Subject: Re: Tarbell is making me insane
From: Grant Stockly <grant at stockly.com>
Date: Wed, 07 Nov 2007 12:07:22 -0900
To: "General Discussion: On-Topic Posts Only" <cctech at
classiccmp.org>,
Pete <petechapman at frontiernet.net>
Welcome to S100.
I don't have info on tarbel 1011 seris FDC. The schematic on hand I
could comment more. However 8" DD with 2mhz 8080 is very difficult
to do as single density is already pushing the 8080 through some very
tight software loops.
I think the crystal on the tarbell has been changed from 4MHz to
2MHz. I do know that one of the failure modes is for the Tarbell to
"crash" within a wait state.
Changing the crystal would half the data rates making it right for
5.25" floppy.
One of the modes all the contrllers that use hang mode (wait), is
sector never found. Wrong clock rate will insure that.

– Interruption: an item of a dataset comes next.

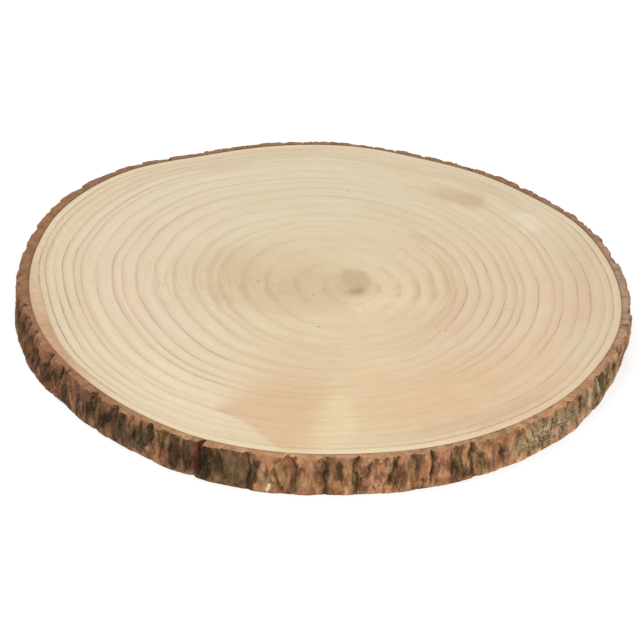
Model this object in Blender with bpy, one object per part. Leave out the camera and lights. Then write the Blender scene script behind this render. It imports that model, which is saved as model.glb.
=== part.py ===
# A slice sawn across a tree trunk, lying flat: a round of pale wood in the ring of bark that grew on it.
# One saw cut made each face, so the wood and the bark are level with each other, above and underneath.
import math
import random

import bmesh
import bpy
import numpy as np

MM = 0.001
TURN = 2 * math.pi

# The whole slice. Directions are degrees round the pith, anticlockwise from +X, seen from above.
THICKNESS = 20.0 * MM
SEAM = 0.3 * MM

# The wood: how far its edge lies from the pith, every 15 degrees.
WOOD_EDGE = MM * np.array([
    150.5, 152.0, 155.5, 157.0, 162.5, 168.5, 179.5, 186.5, 192.0, 203.5, 203.0, 194.5,
    186.0, 178.2, 170.6, 166.0, 163.5, 159.5, 155.5, 154.0, 152.5, 151.0, 149.5, 150.0,
])
WOOD_SIDES = 240

# The pith is soft and has dried away into a small pit at each face.
PITH_RADIUS = 2.4 * MM
PITH_DEPTH = 1.5 * MM
PITH_SIDES = 12

# The bark: how thick it is between furrows, every 30 degrees. The trunk was not quite square to the saw, so
# its side stands out at the foot on one hand and in on the other. Its upper edge is worn back. Both are given
# every 15 degrees.
BARK_DEPTH = MM * np.array([5.8, 5.2, 5.4, 5.4, 5.4, 6.9, 7.6, 7.4, 6.8, 6.8, 6.8, 6.0])
THINNEST_BARK = 1.6 * MM
FOOT_OUT = MM * np.array([
    0.0, 0.0, 0.0, 0.0, 0.0, 0.0, 0.0, 0.0, 0.0, 0.0, 0.8, 2.2,
    2.5, 1.7, 0.8, 0.8, 1.3, 1.7, 1.3, 0.6, -0.2, -0.5, -1.7, -1.2,
])
WORN_BACK = MM * np.array([
    0.4, 0.4, 0.4, 0.4, 0.4, 0.4, 0.4, 0.4, 0.4, 0.3, 0.2, 0.6,
    1.6, 3.0, 1.9, 1.6, 1.4, 1.2, 1.1, 1.1, 1.1, 1.1, 0.9, 0.5,
])

# The long furrows of the bark, by direction. Shorter ones between them split it into plates.
LONG_FURROWS = (
    7, 19, 24, 31, 40, 49, 56.5, 62.5, 69.5, 74, 80.5, 85.5, 90, 94.5, 103.5, 114, 119.5, 126, 131,
    144, 153.5, 159, 165.5, 175.5, 185, 194, 201, 208, 217, 222.5, 231, 241.5, 250.5, 257, 263.5,
    269.5, 276, 283, 287.5, 291, 296, 303, 310, 318, 325, 331, 337, 346, 356,
)
DEEPEST_FURROW = 241.5
PLATE_WIDTH = 11.0 * MM
COLUMNS_ACROSS_A_PLATE = 5
CROWN = 0.35 * MM
SHINGLE_TILT = 2.2 * MM
SHINGLE_DIRECTION = math.radians(140)
SHINGLED = (102, 172)
BARK_SEED = 11

# Heights at which the bark's outer side is shaped: close together near the faces, where its edge is broken.
BARK_LEVELS = MM * np.array([0.0, 1.2, 4.5, 8.5, 12.5, 16.0, 18.8, 20.0])
CHIP_REACH = 1.6 * MM
LOWER_CHIP = 0.4


def closed_curve(values, angles):
    """A smooth closed curve through values spaced evenly round the circle, read at angles in radians."""
    place = np.asarray(angles, float) / TURN * len(values)
    index = np.floor(place).astype(int)
    t = place - index
    before, here, after, beyond = (np.take(values, index + step, mode="wrap") for step in (-1, 0, 1, 2))
    bend = 2 * before - 5 * here + 4 * after - beyond
    twist = 3 * (here - after) + beyond - before
    return here + t / 2 * (after - before + t * (bend + t * twist))


def furrow_directions():
    """The long furrows, and between each two of them the short ones, about a plate's width apart."""
    chance = random.Random(BARK_SEED)
    found = []
    for start, end in zip(LONG_FURROWS, LONG_FURROWS[1:] + (LONG_FURROWS[0] + 360,)):
        middle = math.radians((start + end) / 2)
        width = math.radians(end - start) * float(closed_curve(WOOD_EDGE, middle))
        is_shingled = SHINGLED[0] < start < SHINGLED[1]
        plates = max(1, round(width / PLATE_WIDTH / (1.7 if is_shingled else 1)))
        found.append((start, True))
        for step in range(1, plates):
            share = (step + chance.uniform(-0.22, 0.22)) / plates
            found.append((start + share * (end - start), False))
    return found


def grow_bark():
    """Every furrow and the plate after it, as a dict of arrays.

    A furrow leans and bows. It is deepest and widest at its middle height, and "open" and "foot" are the
    shares of that depth which it still has at the upper and the lower face. A plate has its own rise and
    tilt, a ledge part of the way up, and a chip at the sawn edges.
    """
    chance = random.Random(BARK_SEED + 1)
    plates = []
    for direction, is_long in furrow_directions():
        deep = chance.uniform(1.7, 2.9) if is_long else chance.uniform(0.6, 1.7)
        is_deepest = direction == DEEPEST_FURROW
        is_worn = 190 < direction < 235
        plates.append({
            "angle": math.radians(direction),
            "depth": MM * (5.2 if is_deepest else deep),
            "open": 0.85 if is_deepest else chance.uniform(0.1, 0.4) * (1.8 if is_worn else 1),
            "foot": 0.45 if is_deepest else chance.uniform(0, 0.2),
            "half": MM * chance.uniform(0.9, 2.2),
            "middle": THICKNESS * chance.uniform(0.36, 0.62),
            "reach": THICKNESS * chance.uniform(0.22, 0.42),
            "lean": MM * chance.uniform(-3.0, 3.0),
            "bow": MM * chance.uniform(-1.1, 1.1),
            "rise": chance.uniform(0.94, 1.06),
            "tilt": MM * chance.uniform(-0.8, 0.8),
            "ledge": MM * chance.uniform(-0.5, 0.5),
            "ledge_height": THICKNESS * chance.uniform(0.25, 0.75),
            "chip": MM * chance.uniform(0.4, 1.5),
        })
    return {name: np.array([plate[name] for plate in plates]) for name in plates[0]}


def furrow_path(bark, index, height):
    """The direction of a furrow at a height: it leans and bows away from its place at the top face."""
    share = height / THICKNESS
    sideways = bark["lean"][index] * (share - 1) + bark["bow"][index] * np.sin(TURN * share)
    return bark["angle"][index] + sideways / closed_curve(WOOD_EDGE, bark["angle"][index])


def bark_point(bark, plate, across, height):
    """Direction and distance from the pith of a point on the bark, part of the way across a plate."""
    following = (plate + 1) % len(bark["angle"])
    start = furrow_path(bark, plate, height)
    end = furrow_path(bark, following, height) + TURN * (following < plate)
    angle = start + across * (end - start)
    edge = closed_curve(WOOD_EDGE, angle)
    width = (end - start) * edge

    outer = closed_curve(BARK_DEPTH, angle) * bark["rise"][plate]
    shingle = np.maximum(0, np.cos(angle - SHINGLE_DIRECTION)) ** 8
    outer += (bark["tilt"][plate] + SHINGLE_TILT * shingle) * (across - 0.5)
    outer += CROWN * (1 - (2 * across - 1) ** 2)
    outer += bark["ledge"][plate] * np.tanh((height - bark["ledge_height"][plate]) / (1.5 * MM))
    outer += closed_curve(FOOT_OUT, angle) * (1 - height / THICKNESS)
    outer -= closed_curve(WORN_BACK, angle) * (height / THICKNESS) ** 2
    for index, away in ((plate, across * width), (following, (1 - across) * width)):
        swell = np.exp(-(((height - bark["middle"][index]) / bark["reach"][index]) ** 2))
        least = bark["foot"][index] + (bark["open"][index] - bark["foot"][index]) * height / THICKNESS
        deep = bark["depth"][index] * (least + (1 - least) * swell)
        outer -= deep * np.exp(-((away / (bark["half"][index] * (0.6 + 0.7 * swell))) ** 2))
    upper = np.exp((height - THICKNESS) / CHIP_REACH)
    lower = np.exp(-height / CHIP_REACH)
    outer -= bark["chip"][plate] * (upper + LOWER_CHIP * lower)
    return angle, edge + np.maximum(outer, THINNEST_BARK)


def around(angle, distance, height):
    """Points at a direction, a distance from the pith and a height."""
    angle, distance, height = np.broadcast_arrays(angle, distance, height)
    return np.stack([distance * np.cos(angle), distance * np.sin(angle), height], axis=-1)


def bark_columns(bark):
    """Which plate each column of points is on, and how far across it: in the furrow, then on the plate."""
    count = len(bark["angle"])
    plates = np.repeat(np.arange(count), COLUMNS_ACROSS_A_PLATE)
    widths = np.diff(bark["angle"], append=bark["angle"][0] + TURN) * closed_curve(WOOD_EDGE, bark["angle"])
    near = np.minimum(0.25, 1.3 * bark["half"] / widths)
    far = 1 - np.minimum(0.25, 1.3 * np.roll(bark["half"], -1) / widths)
    shoulders = np.linspace(near, far, COLUMNS_ACROSS_A_PLATE - 1, axis=1)
    return plates, np.concatenate([np.zeros((count, 1)), shoulders], axis=1).ravel()


def bark_loops():
    """Closed loops of points round the bark: up its outer side from the underside, then down its inner."""
    bark = grow_bark()
    plates, shares = bark_columns(bark)
    loops = [around(*bark_point(bark, plates, shares, level), level) for level in BARK_LEVELS]
    for level in (THICKNESS, 0.0):
        angle, _ = bark_point(bark, plates, shares, level)
        loops.append(around(angle, closed_curve(WOOD_EDGE, angle) + SEAM, level))
    return loops


def material(name, colour, roughness):
    made = bpy.data.materials.new(name)
    made.use_nodes = True
    shader = made.node_tree.nodes["Principled BSDF"]
    shader.inputs["Base Color"].default_value = (*colour, 1)
    shader.inputs["Roughness"].default_value = roughness
    shader.inputs["Metallic"].default_value = 0
    return made


def new_object(name, bm, finish):
    """Puts a bmesh in the scene as an object, smooth where it is round and sharp at its sawn edges."""
    mesh = bpy.data.meshes.new(name)
    bmesh.ops.recalc_face_normals(bm, faces=bm.faces)
    bm.to_mesh(mesh)
    bm.free()
    mesh.shade_smooth()
    mesh.set_sharp_from_angle(angle=math.radians(35))
    mesh.materials.append(finish)
    made = bpy.data.objects.new(name, mesh)
    bpy.context.scene.collection.objects.link(made)
    return made


def make_bark(loops):
    """The ring of bark: each loop of points joined to the next, and the last to the first."""
    bm = bmesh.new()
    rows = [[bm.verts.new(point) for point in loop] for loop in loops]
    for row, higher in zip(rows, rows[1:] + rows[:1]):
        for i in range(len(row)):
            after = (i + 1) % len(row)
            bm.faces.new((row[i], row[after], higher[after], higher[i]))
    return new_object("bark", bm, material("bark", (0.24, 0.145, 0.085), 0.9))


def pith_cutter(name, pith, face_height):
    """A cone that cuts the pit at one face: half its height stands outside, and its tip is in the wood."""
    lower, upper = (0, 2 * PITH_RADIUS) if face_height else (2 * PITH_RADIUS, 0)
    bm = bmesh.new()
    bmesh.ops.create_cone(
        bm, cap_ends=True, segments=PITH_SIDES, radius1=lower, radius2=upper, depth=2 * PITH_DEPTH
    )
    bmesh.ops.translate(bm, verts=bm.verts, vec=(*pith, face_height))
    cutter = new_object(name, bm, None)
    cutter.hide_render = True
    cutter.display_type = "WIRE"
    return cutter


def make_wood(pith):
    """The round of wood: its outline drawn up into a slab, with the pith's pit cut into both faces."""
    bm = bmesh.new()
    angles = np.arange(WOOD_SIDES) * TURN / WOOD_SIDES
    outline = around(angles, closed_curve(WOOD_EDGE, angles), 0.0) + (*pith, 0)
    face = bm.faces.new([bm.verts.new(point) for point in outline])
    drawn = bmesh.ops.extrude_face_region(bm, geom=[face])
    top = [part for part in drawn["geom"] if isinstance(part, bmesh.types.BMVert)]
    bmesh.ops.translate(bm, verts=top, vec=(0, 0, THICKNESS))
    wood = new_object("wood", bm, material("wood", (0.74, 0.6, 0.41), 0.6))
    for name, face_height in (("pit_below", 0.0), ("pit_above", THICKNESS)):
        cut = wood.modifiers.new(name, "BOOLEAN")
        cut.operation = "DIFFERENCE"
        cut.solver = "EXACT"
        cut.object = pith_cutter(name, pith, face_height)
    return wood


def main():
    for old in list(bpy.data.objects):
        bpy.data.objects.remove(old)
    loops = bark_loops()
    every = np.concatenate(loops)
    middle = (every.min(axis=0) + every.max(axis=0)) / 2
    pith = -middle[:2]
    make_bark([loop + (*pith, 0) for loop in loops])
    make_wood(pith)


main()
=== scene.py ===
import math
import random

import bpy
import numpy as np
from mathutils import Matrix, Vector


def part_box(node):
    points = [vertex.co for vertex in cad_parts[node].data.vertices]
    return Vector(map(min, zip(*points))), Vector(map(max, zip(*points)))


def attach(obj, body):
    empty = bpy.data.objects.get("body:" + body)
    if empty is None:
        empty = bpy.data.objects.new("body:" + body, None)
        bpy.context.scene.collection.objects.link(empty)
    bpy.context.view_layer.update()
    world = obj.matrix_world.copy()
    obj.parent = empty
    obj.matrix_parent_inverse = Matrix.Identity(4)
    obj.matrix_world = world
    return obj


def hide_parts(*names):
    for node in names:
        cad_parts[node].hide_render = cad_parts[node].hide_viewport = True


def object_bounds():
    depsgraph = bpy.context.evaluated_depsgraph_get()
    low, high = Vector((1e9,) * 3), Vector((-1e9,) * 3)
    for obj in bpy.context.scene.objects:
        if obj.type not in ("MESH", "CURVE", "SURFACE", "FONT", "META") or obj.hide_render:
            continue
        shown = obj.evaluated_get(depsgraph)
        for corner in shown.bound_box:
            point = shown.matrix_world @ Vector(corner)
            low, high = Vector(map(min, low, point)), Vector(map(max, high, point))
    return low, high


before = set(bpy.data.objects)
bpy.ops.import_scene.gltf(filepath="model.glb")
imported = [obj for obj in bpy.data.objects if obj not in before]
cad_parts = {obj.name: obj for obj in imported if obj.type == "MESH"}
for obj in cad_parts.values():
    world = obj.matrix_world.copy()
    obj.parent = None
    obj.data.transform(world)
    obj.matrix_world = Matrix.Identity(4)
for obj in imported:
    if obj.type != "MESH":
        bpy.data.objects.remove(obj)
cad_low, cad_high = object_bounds()

# The wood
# A round of pale, fast-grown wood, twenty years across from the pith to the bark. Each year laid down wide open
# early wood and then a thin dark line of late wood. Both faces were sawn across the trunk; the upper one is sanded.
MM = 0.001
TURN = 2 * math.pi
WOOD_EDGE = MM * np.array([
    150.5, 152.0, 155.5, 157.0, 162.5, 168.5, 179.5, 186.5, 192.0, 203.5, 203.0, 194.5,
    186.0, 178.2, 170.6, 166.0, 163.5, 159.5, 155.5, 154.0, 152.5, 151.0, 149.5, 150.0,
])
WOOD_OUTLINE_SIDES = 240
RING_ENDS = np.array([
    0.0, 0.09, 0.165, 0.24, 0.30, 0.355, 0.38, 0.418, 0.467, 0.515, 0.565,
    0.605, 0.635, 0.69, 0.75, 0.782, 0.838, 0.885, 0.935, 0.968, 1.0,
])
RING_LEAD = np.array([
    0.0, 0.004, 0.017, 0.05, 0.075, 0.09, 0.1, 0.115, 0.125, 0.108, 0.1, 0.11,
    0.105, 0.098, 0.105, 0.1, 0.08, 0.065, 0.055, 0.04, 0.025, 0.013, 0.006, 0.002,
])
RING_STEPS_ABOVE = (0.06, 0.25, 0.5, 0.75, 0.93, 1.0)
RING_STEPS_BELOW = (0.5, 1.0)
WOOD_COLUMNS = 440
PITH_RADIUS = 2.4 * MM
PITH_DEPTH = 1.4 * MM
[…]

I read the manual and when it started talking about not
using
"Active" wait state generation I was given a hint.
The tarbell as I received it was using XRDY for wait states. My
front panel uses XRDY.
When I was developing the Altair kit I found that the 1k memory card
would NOT deposit or examine because the PRDY was being driven by the
front panel. The 1k memory card would have to basically over power
the front panel buffer. This would cause some nice transients too.
So this morning I changed the tarbell from XRDY to PRDY and it
worked. It has worked fine every time I have tried it since, so
maybe I found the 'BUG'.
It's always Prdy. The 1K card uses it becuse the rams installed were
Sllooowwww and wait states were needed. I'd not use that card ever.
When using A FDC that asserts wait for syncronization you really
don't want memory that insert wait states as the CPU is alreay slow
enough and slow memory is a bad thing.
So, WHY do all these old cards use 8T97 type drivers to
force the
wait line? I guess its only the MITS display board and 1k memory
board that drive the wait line regardless of if they are addressed or
not. Whats wrong with these guys using open collector parts with a pullup???
Both work. The logic however uses the 8T97 and tristates it when
not needed (board not addressed) which is a "legal" way to do it
though it seems like more effort.
Of course using high is active and mixing than with low is active was
a dumb thing too. Even Tristate asserts a better low than a high.
I'll report on how robust it is later on. I've
had several false
starts with this setup...
Also sounds like oneshot problems. Check cpu
timing. Even small timing
errors tend to magnify bus noise issues and incompability problems.
I checked that.
Good, keep checking it as those oneshots are not reliable in my book.